On the VAERS dataset, all models perform at a high level, but Sentinel still distinguishes itself with 99.6% accuracy, placing it above GPT-5 (98.6%) and Claude Opus 4/4.1 (99.1%), and Gemini 2.5 Pro (99.4%). Therefore, while commercial models are strong on structured benchmark data, Stethy delivers the same (or better) performance, while being specifically designed to address the unique demands of healthcare and patient safety.

‍

On the Drugs.com dataset, Sentinel reached 97.5% accuracy, well above GPT-5 (70.9%), Claude Opus 4 (81.3%), and Gemini 2.5 Pro (72.2%). The same result held for balanced accuracy, where Sentinel again scored 97.5% while others remained lower. This demonstrates Stethy’s strength in both detecting true adverse events and avoiding false alarms.

‍
The Future is Here

Together, these results confirm that Stethy AE LLM is not only more accurate but also more context-aware than general-purpose AI models. By combining validated AI with subject-matter expertise, we deliver technology that can be trusted to safeguard patients and strengthen operations across healthcare and the life sciences.

‍
Looking ahead, as healthcare and life sciences continue to automate, every workflow will require this type of safety layer for AE detection to ensure regulatory compliance and protect patients from harm.

‍
Sentinel can be deployed across the full spectrum of operations: in pharmacovigilance to triage patient safety reports and emails at scale, in regulatory affairs to validate submissions and safety narratives, in medical information to flag side effects hidden in inquiries, in clinical operations to detect protocol deviations and safety risks in site communications or EMR notes, and in quality and compliance teams to surface issues in product complaints, deviations, or audit records.

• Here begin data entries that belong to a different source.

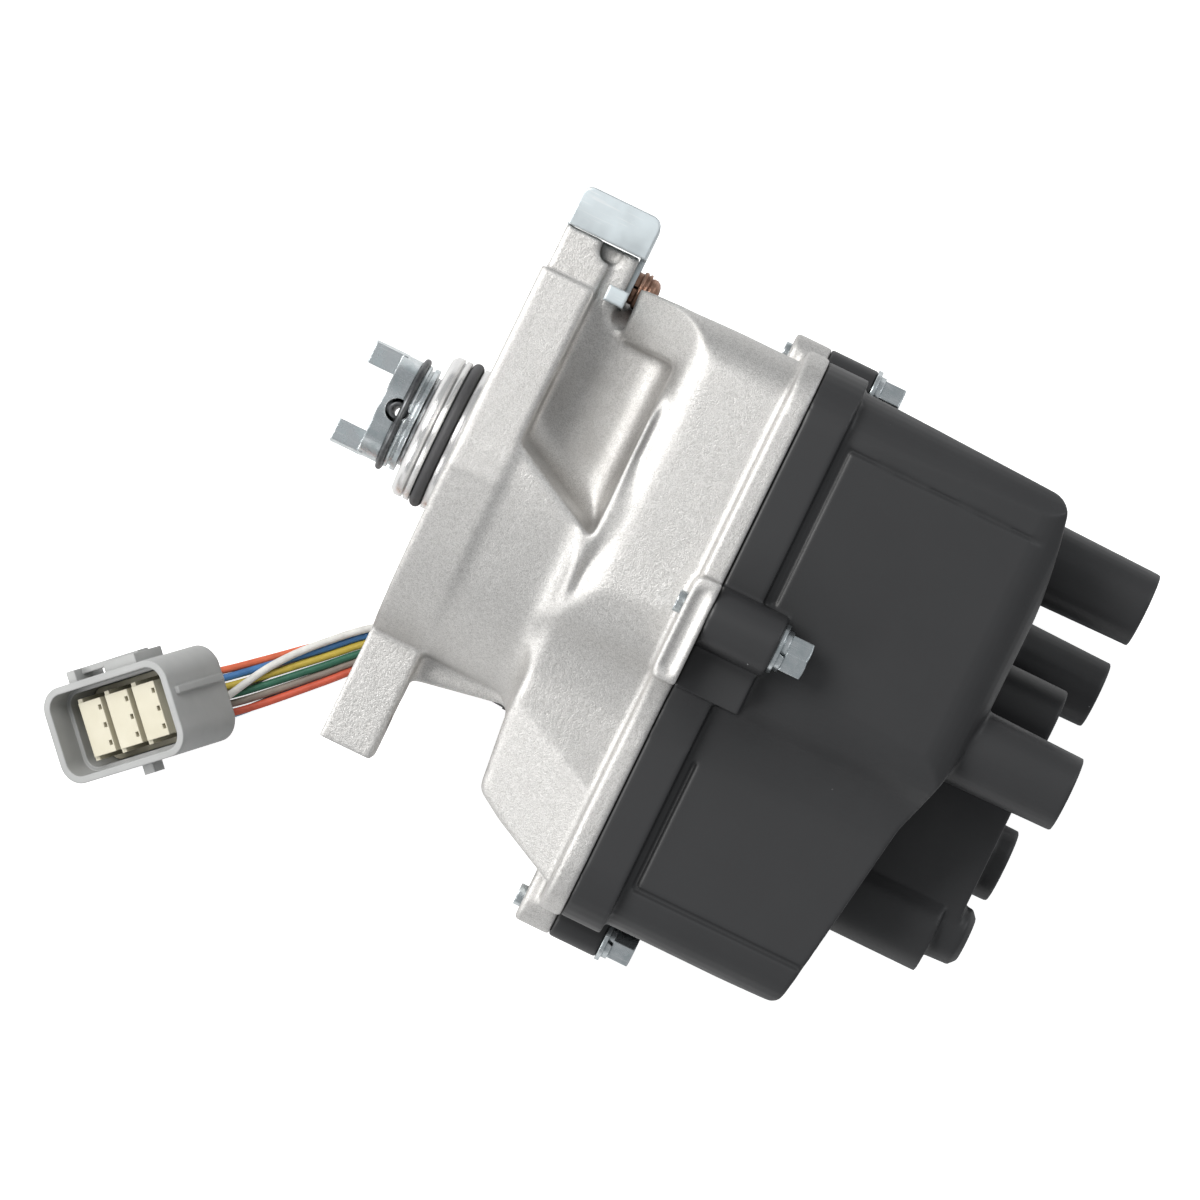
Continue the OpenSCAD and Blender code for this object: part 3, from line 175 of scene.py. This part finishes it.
def new_group(name, inputs, outputs):
    """A shader node group with float inputs as {name: value} and outputs as {name: kind}."""
    group = bpy.data.node_groups.new(name, "ShaderNodeTree")
    for socket, value in inputs.items():
        made = group.interface.new_socket(socket, in_out="INPUT", socket_type="NodeSocketFloat")
        made.default_value = value
    for socket, kind in outputs.items():
        group.interface.new_socket(socket, in_out="OUTPUT", socket_type="NodeSocket" + kind)
    into, out = group.nodes.new("NodeGroupInput"), group.nodes.new("NodeGroupOutput")
    return group, into.outputs, out.inputs


def group_outputs(tree, group, values):
    made = tree.nodes.new("ShaderNodeGroup")
    made.node_tree = group
    for name, value in values.items():
        made.inputs[name].default_value = value
    return made.outputs


def new_material(name, colour, roughness, **sockets):
    """A material with a Principled BSDF, its constant values set on the shader's own sockets."""
    made = bpy.data.materials.new(name)
    made.use_nodes = True
    shader = made.node_tree.nodes["Principled BSDF"]
    shader.inputs["Base Color"].default_value = (*colour, 1)
    shader.inputs["Roughness"].default_value = roughness
    for socket, value in sockets.items():
        shader.inputs[socket.replace("_", " ")].default_value = value
    return made, made.node_tree, shader


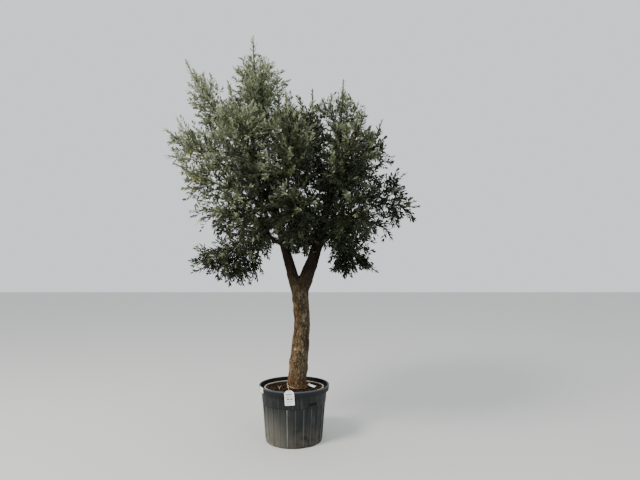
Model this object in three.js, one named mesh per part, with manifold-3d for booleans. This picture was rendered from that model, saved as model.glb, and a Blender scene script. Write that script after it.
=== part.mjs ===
// An olive tree on a single stem, grown in a black plastic nursery container.
//
// Millimetres. +Z is up, +Y points away from the viewer, and the origin lies under the middle of the
// container, on the ground it stands on. The trunk forks into two main boughs. Side boughs leave them and
// end where they enter their own mass of foliage. A mass is one solid: a stem, the twigs on it, and leaves
// larger than life, each of which stands for a leafy spray.

import * as THREE from "three";
import { mergeVertices } from "three/addons/utils/BufferGeometryUtils.js";
import Module from "manifold-3d";

const wasm = await Module();
wasm.setup();

// Driving sizes

const GAP = 0.3; // the clearance between two solids that rest on each other

const POT = {
  height: 489,
  rimRadius: 315,
  baseRadius: 257,
  floor: 12,
  wall: 6,
  collarDepth: 50, // the band under the rim
  collarProud: 17,
  ledgeDepth: 150, // the step below the rim where the ribs begin
  ledgeProud: 8,
  facets: 48,
  ribs: 24,
  ribWidth: 9,
  ribProud: 5,
  ribSpan: [16, 330], // heights of a rib's two ends
  ribTurn: -10, // degrees from the front to the nearest rib
  notches: 12,
  notchWidth: 40,
  notchHeight: 8,
  notchDepth: 20,
  gripWidth: 92,
  gripHeight: 25,
  gripDepth: 3.6,
  gripTurn: 37, // degrees from the front, to the viewer's right; the second grip is opposite
};

const SOIL = { top: 455, edge: 446, flatRadius: 110 };
const DRIP_RING = { radius: 262, tube: 6, sides: 5, steps: 24 };
const TAG = {
  width: 90,
  height: 131,
  thick: 1.5,
  corner: 10,
  shoulder: 20, // the cut corners at the top
  eyelet: 4.5,
  lean: 4.5,
  turn: -5,
};
const STRING = { radius: 1.5, height: 478, slack: 3.2, tilt: 8, sides: 4 }; // the loop is lowest in front
const RIM_LABEL = { turn: -69, width: 120, height: 38, thick: 1.2 };
const SOIL_LABEL = { length: 84, width: 24, thick: 2, at: [150, 46], turn: -20 };

// Trunk stations from the soil up: height, sideways place, depth and radius.
const TRUNK_STATIONS = [
  [SOIL.top + GAP, 26, 0, 93],
  [SOIL.top + 35, 27, 0, 87],
  [560, 30, 2, 85],
  [800, 52, 6, 79],
  [1050, 68, 4, 73],
  [1240, 56, 0, 76],
  [1380, 44, 0, 80],
];

// The two main boughs: four control points each, and the radii at the fork and at the tip.
const MAIN_BOUGHS = {
  bough_left: {
    points: [
      [25, 0, 1320],
      [-60, -8, 1600],
      [-200, -14, 2060],
      [-230, 0, 2460],
    ],
    radii: [58, 15],
    armLength: 340,
  },
  bough_right: {
    points: [
      [52, 0, 1320],
      [172, 6, 1570],
      [310, 14, 2000],
      [355, 0, 2480],
    ],
    radii: [74, 17],
    armLength: 345,
  },
};

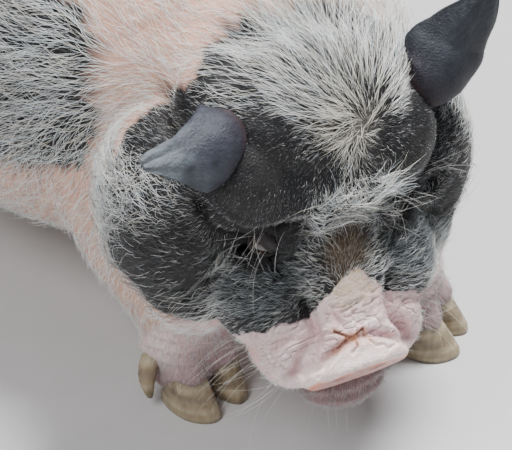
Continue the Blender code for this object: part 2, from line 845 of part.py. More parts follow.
def wedge(planes, grow, name, collection):
    """The solid below all the planes of (point, way out), each moved out by grow."""
    bm = bmesh.new()
    bmesh.ops.create_cube(bm, size=2 * REACH)
    for at, out in planes:
        out = Vector(out).normalized()
        everything = bm.verts[:] + bm.edges[:] + bm.faces[:]
        cut = bmesh.ops.bisect_plane(
            bm, geom=everything, plane_co=Vector(at) + out * grow, plane_no=out, clear_outer=True
        )
        rim = [e for e in cut["geom_cut"] if isinstance(e, bmesh.types.BMEdge)]
        bmesh.ops.contextual_create(bm, geom=rim)
    return object_of(bm, name, collection)


def leg_cutter(name, grow, collection):
    side = 1 if "left" in name else -1
    foot_y = FEET[name][0].y
    lean = math.radians(33)
    planes = [((side * 0.020, 0, 0), (-side, 0, 0))]
    if "fore" in name:
        planes.append(((side * 0.045, 0, 0.094), (-side * math.sin(lean), 0, math.cos(lean))))
        planes.append(((0, foot_y - 0.020, 0.130), (0, -0.64, 0.77)))
        planes.append(((0, -0.105, 0.120), (0, 0.94, 0.34)))
    else:
        planes.append(((side * 0.045, 0, 0.104), (-side * math.sin(lean), 0, math.cos(lean))))
        planes.append(((0, 0.250, 0.120), (0, -0.96, 0.28)))
    return wedge(planes, grow, f"cut_{name}", collection)


def flesh(collection):
    """The whole pig's flesh, without ears, claws and tail."""
    bm = bmesh.new()
    torso_forms(bm)
    neck_forms(bm)
    for name in FEET:
        leg_forms(bm, name)
    body = fuse(object_of(bm, "flesh", collection), BODY_VOXEL, BODY_SMOOTHING)
    bm = bmesh.new()
    bm.from_mesh(body.data)
    head_forms(bm)
    brow_forms(bm)
    muzzle_forms(bm)
    whole = object_of(bm, "whole", collection)
    bpy.data.objects.remove(body)
    fuse(whole, HEAD_VOXEL, HEAD_SMOOTHING)
    return thin_out(whole, FLESH_TRIANGLES)


def part_flesh(whole, pig, cutters):
    """Parts the flesh into head, neck, torso and legs with thin cuts."""
    far = (REACH * 2, REACH, REACH * 2)
    ahead = slab((-REACH, -REACH, -REACH), far, HEAD_CUT, "ahead_of_head_cut", cutters)
    head_side = slab((-REACH, -REACH - GAP, -REACH), (far[0], REACH + 2 * GAP, far[2]), HEAD_CUT, "head_side", cutters)
    neck_side = slab((-REACH, -REACH, -REACH), far, NECK_CUT, "neck_side", cutters)
    behind = slab((-REACH, GAP, -REACH), far, NECK_CUT, "behind_neck_cut", cutters)
    parts = {}
    for name in FEET:
        leg = copy_of(whole, f"leg_{name}", pig)
        boolean(leg, leg_cutter(name, 0.0, cutters), "INTERSECT")
        parts[leg.name] = leg
    rest = whole
    for name in FEET:
        boolean(rest, leg_cutter(name, GAP, cutters), "DIFFERENCE")
    parts["head"] = boolean(copy_of(rest, "head", pig), ahead, "INTERSECT")
    neck = boolean(copy_of(rest, "neck", pig), head_side, "DIFFERENCE")
    parts["neck"] = boolean(neck, neck_side, "INTERSECT")
    parts["torso"] = boolean(copy_of(rest, "torso", pig), behind, "INTERSECT")
    bpy.data.objects.remove(rest)
    return parts


def dress_head(head, pig, cutters):
    boolean(head, snout_disc(cutters), "UNION")
    for cutter in nostril_cutters(cutters):
        boolean(head, cutter, "DIFFERENCE")
    boolean(head, mouth_cutter(cutters), "DIFFERENCE")
    for side, label in ((1, "left"), (-1, "right")):
        cut = EAR_CUTS[label]
        boolean(head, ear(side, EAR_START, cut, f"ear_root_{label}", cutters), "UNION", "MANIFOLD")
        ear(side, cut + GAP / EAR_LENGTH, EAR_END, f"ear_{label}", pig)
        boolean(head, eyeball(side, EYE_RADIUS + LID_THICK, f"lids_{label}", cutters), "UNION")
        boolean(head, eyeball(side, EYE_RADIUS + GAP, f"socket_{label}", cutters), "DIFFERENCE")
        boolean(head, lid_opening(side, cutters), "DIFFERENCE")
        eyeball(side, EYE_RADIUS, f"eye_{label}", pig)
    keep_largest(head)


def dress_feet(parts, pig, cutters):
    for name in FEET:
        leg = parts[f"leg_{name}"]
        for side in (-1, 1):
            inner = (side > 0) != ("left" in name)
            label = f"{name}_{'inner' if inner else 'outer'}"
            boolean(leg, claw(name, side, HORN_GAP, f"claw_cut_{label}", cutters), "DIFFERENCE")
            boolean(leg, dewclaw(name, side, HORN_GAP, f"dewclaw_cut_{label}", cutters), "DIFFERENCE")
            claw(name, side, 0.0, f"claw_{label}", pig)
            dewclaw(name, side, 0.0, f"dewclaw_{label}", pig)
        keep_largest(leg)


def paint(pig):
    """Each node's own material."""
    looks = {
        "head": ((0.07, 0.07, 0.08), 0.75),
        "neck": ((0.78, 0.60, 0.55), 0.70),
        "torso": ((0.20, 0.20, 0.21), 0.75),
        "leg": ((0.75, 0.60, 0.52), 0.70),
        "tail": ((0.12, 0.12, 0.12), 0.75),
        "ear": ((0.16, 0.17, 0.20), 0.70),
        "eye": ((0.04, 0.02, 0.01), 0.10),
        "claw": ((0.50, 0.42, 0.30), 0.50),
        "dewclaw": ((0.52, 0.44, 0.32), 0.55),
    }
    for obj in pig.objects:
        colour, roughness = looks[obj.name.split("_")[0]]
        obj.data.materials.clear()
        obj.data.materials.append(material(obj.name, colour, roughness))
        obj.data.shade_smooth()


def stand_at_origin(pig):
    """Moves every node so that the middle of the pig's box is over the origin and its soles are at Z = 0."""
    spots = [v.co for obj in pig.objects for v in obj.data.vertices]
    low = [min(p[k] for p in spots) for k in range(3)]
    high = [max(p[k] for p in spots) for k in range(3)]
    shift = Vector((-(low[0] + high[0]) / 2, -(low[1] + high[1]) / 2, -low[2]))
    for obj in pig.objects:
        obj.data.transform(Matrix.Translation(shift))


def main():
    clear_scene()
    pig = new_collection("pot_bellied_pig")
    cutters = new_collection("cutters")
    parts = part_flesh(flesh(cutters), pig, cutters)
    dress_head(parts["head"], pig, cutters)
    dress_feet(parts, pig, cutters)
    boolean(parts["torso"], tail_piece(-0.06, TAIL_STUMP, "tail_stump", cutters), "UNION")
    parts["tail"] = tail_piece(TAIL_STUMP + GAP / TAIL_LENGTH, 1.0, "tail", pig)
    keep_largest(parts["torso"])
    dress_coat(parts, pig)
    stand_at_origin(pig)
    paint(pig)
    for obj in cutters.objects:
        obj.hide_render = True
        obj.display_type = "WIRE"


main()
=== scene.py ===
"""Looks of a spotted pot bellied pig: one skin with its folds, its coat, eyes and horn, on a pale floor."""

import math

import bmesh
import bpy
import numpy as np
from mathutils import Matrix, Vector
from mathutils.bvhtree import BVHTree


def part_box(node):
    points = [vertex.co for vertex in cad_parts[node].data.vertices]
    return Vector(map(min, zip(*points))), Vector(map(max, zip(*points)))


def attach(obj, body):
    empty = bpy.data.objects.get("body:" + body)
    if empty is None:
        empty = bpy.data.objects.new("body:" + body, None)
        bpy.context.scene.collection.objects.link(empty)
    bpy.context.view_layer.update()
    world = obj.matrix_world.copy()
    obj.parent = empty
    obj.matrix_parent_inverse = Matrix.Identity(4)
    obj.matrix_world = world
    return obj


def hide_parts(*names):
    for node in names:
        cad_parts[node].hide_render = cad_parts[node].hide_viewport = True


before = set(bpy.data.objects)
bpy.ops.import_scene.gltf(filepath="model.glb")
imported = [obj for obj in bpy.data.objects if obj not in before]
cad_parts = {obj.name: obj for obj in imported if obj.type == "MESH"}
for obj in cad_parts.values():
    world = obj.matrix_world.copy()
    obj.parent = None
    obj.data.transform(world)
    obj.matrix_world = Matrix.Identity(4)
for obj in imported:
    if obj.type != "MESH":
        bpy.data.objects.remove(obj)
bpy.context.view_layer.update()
rng = np.random.default_rng(21)

# Pose and sizes, shared with the solids
SKULL_BASE = Vector((-0.0348, -0.2352, 0.2733))
HEAD_DOWN = math.radians(45)
HEAD_ASIDE = math.radians(-16.4)
EAR_LENGTH = 0.104
EAR_THICK = 0.0048
EYE_RADIUS = 0.012
EYE_AT = (0.102, 0.054, 0.0765)
EYE_LOOKS = (0.48, 0.8, 0.36)
LID_OPEN = (0.0108, 0.005)
SOCKET_EDGE = math.radians(104)
SOCKET_REACH = 0.04
DISC_AT = (0.2215, 0.0, 0.0345)
DISC_HALF = (0.04, 0.032)
DISC_TILT = math.radians(8)
NOSTRIL_HALF = (0.0072, 0.0095)
NOSTRIL_ASIDE = 0.0155
CLAW_LENGTH = 0.066
CLAW_WIDTH = 0.0325
CLAW_HEIGHT = 0.038
CLAW_ASIDE = 0.0195
CLAW_TIP = -0.56 * CLAW_LENGTH
# a main claw from its sole up: height, share of its width, front and back edge
CLAW_ROWS = np.array([
    (0.0, 1.0, CLAW_TIP, 0.0235), (0.006, 1.0, CLAW_TIP + 0.001, 0.0235),
    (0.018, 0.96, CLAW_TIP + 0.008, 0.019), (0.029, 0.9, CLAW_TIP + 0.016, 0.011),
    (CLAW_HEIGHT, 0.76, CLAW_TIP + 0.022, 0.004),
])
FEET = {
    "fore_left": (Vector((0.096, -0.31, 0)), math.radians(31), 1.0),
    "fore_right": (Vector((-0.098, -0.233, 0)), math.radians(4.5), 1.0),
    "hind_left": (Vector((0.104, 0.3, 0)), math.radians(8), 0.94),
    "hind_right": (Vector((-0.104, 0.34, 0)), math.radians(-8), 0.94),
}
SHOULDER_Y = -0.165
HIP_Y = 0.3
TAIL_ROOT = Vector((0.0, 0.43, 0.345))
TAIL_LENGTH = 0.17
TAIL_THICK = 0.013
SIDES = {1: "left", -1: "right"}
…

Even hospital operations can benefit, with patient feedback, discharge summaries, and internal communications all safeguarded by automated oversight.
‍
This is more than a benchmark win. It is a proof point: healthcare automation cannot move forward responsibly without a dedicated safety layer for AE detection. At Stethy, we believe that AI in healthcare must be both specialized and safe, and these findings demonstrate our leadership in advancing that standard.